* _PROMPT_: From the listing below, extract every line in which the word "imported" appears.

* _DATASET EXTRACT_:
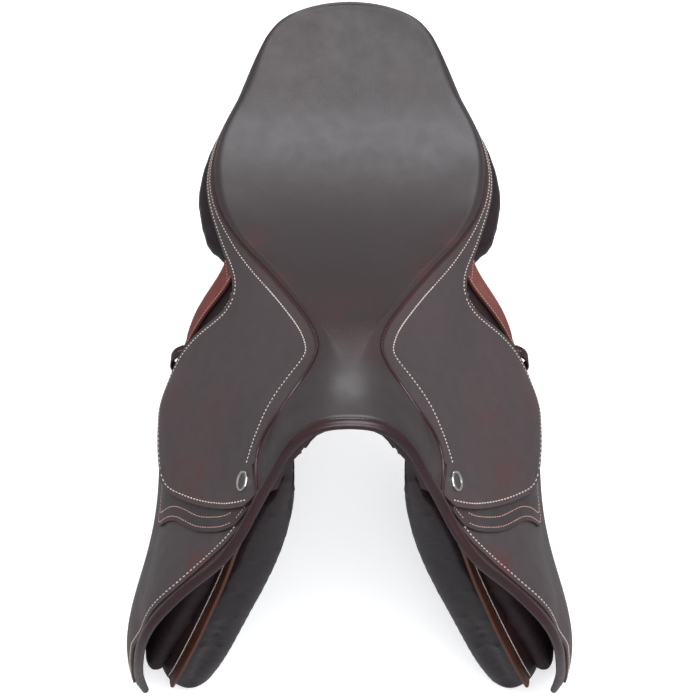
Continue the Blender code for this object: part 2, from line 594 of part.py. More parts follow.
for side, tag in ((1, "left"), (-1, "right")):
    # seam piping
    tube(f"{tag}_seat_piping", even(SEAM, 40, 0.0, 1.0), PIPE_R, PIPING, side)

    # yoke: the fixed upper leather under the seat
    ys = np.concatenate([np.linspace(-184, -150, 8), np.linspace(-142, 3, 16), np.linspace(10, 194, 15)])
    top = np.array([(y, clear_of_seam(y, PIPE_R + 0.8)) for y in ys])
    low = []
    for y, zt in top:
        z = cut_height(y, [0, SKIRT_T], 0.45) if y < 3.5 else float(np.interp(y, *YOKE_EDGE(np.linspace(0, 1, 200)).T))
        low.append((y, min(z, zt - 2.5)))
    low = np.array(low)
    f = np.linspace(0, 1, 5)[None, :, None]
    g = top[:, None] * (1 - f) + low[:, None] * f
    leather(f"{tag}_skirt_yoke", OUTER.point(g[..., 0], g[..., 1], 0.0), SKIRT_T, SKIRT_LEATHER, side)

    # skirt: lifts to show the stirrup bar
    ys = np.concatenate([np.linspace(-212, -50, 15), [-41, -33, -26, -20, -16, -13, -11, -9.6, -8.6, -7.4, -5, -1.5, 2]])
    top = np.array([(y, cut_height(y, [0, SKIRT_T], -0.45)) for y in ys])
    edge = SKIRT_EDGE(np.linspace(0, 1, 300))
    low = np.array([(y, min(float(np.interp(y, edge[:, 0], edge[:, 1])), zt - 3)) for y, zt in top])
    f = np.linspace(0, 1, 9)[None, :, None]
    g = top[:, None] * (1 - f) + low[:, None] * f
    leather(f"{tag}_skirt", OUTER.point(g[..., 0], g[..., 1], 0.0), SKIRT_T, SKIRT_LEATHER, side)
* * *
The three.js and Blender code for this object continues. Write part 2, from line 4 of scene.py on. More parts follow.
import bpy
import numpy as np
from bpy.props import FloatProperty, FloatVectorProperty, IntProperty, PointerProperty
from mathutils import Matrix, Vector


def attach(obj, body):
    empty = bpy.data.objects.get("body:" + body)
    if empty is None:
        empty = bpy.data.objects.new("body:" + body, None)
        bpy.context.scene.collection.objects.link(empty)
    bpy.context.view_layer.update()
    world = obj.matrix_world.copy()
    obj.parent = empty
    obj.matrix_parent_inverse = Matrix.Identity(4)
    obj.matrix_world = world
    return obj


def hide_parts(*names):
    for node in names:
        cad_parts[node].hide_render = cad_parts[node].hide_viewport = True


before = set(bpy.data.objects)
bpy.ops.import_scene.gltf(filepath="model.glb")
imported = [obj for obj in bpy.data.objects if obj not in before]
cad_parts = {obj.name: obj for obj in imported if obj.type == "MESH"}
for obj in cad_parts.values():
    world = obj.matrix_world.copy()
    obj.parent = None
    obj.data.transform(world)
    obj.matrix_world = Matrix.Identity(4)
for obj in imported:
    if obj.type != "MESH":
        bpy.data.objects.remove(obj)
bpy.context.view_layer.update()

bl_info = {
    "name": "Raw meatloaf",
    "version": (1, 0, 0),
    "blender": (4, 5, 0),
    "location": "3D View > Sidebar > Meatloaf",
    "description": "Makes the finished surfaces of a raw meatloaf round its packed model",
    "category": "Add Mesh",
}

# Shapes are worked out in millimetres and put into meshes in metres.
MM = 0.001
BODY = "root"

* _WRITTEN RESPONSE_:
imported = [obj for obj in bpy.data.objects if obj not in before]
cad_parts = {obj.name: obj for obj in imported if obj.type == "MESH"}
for obj in imported:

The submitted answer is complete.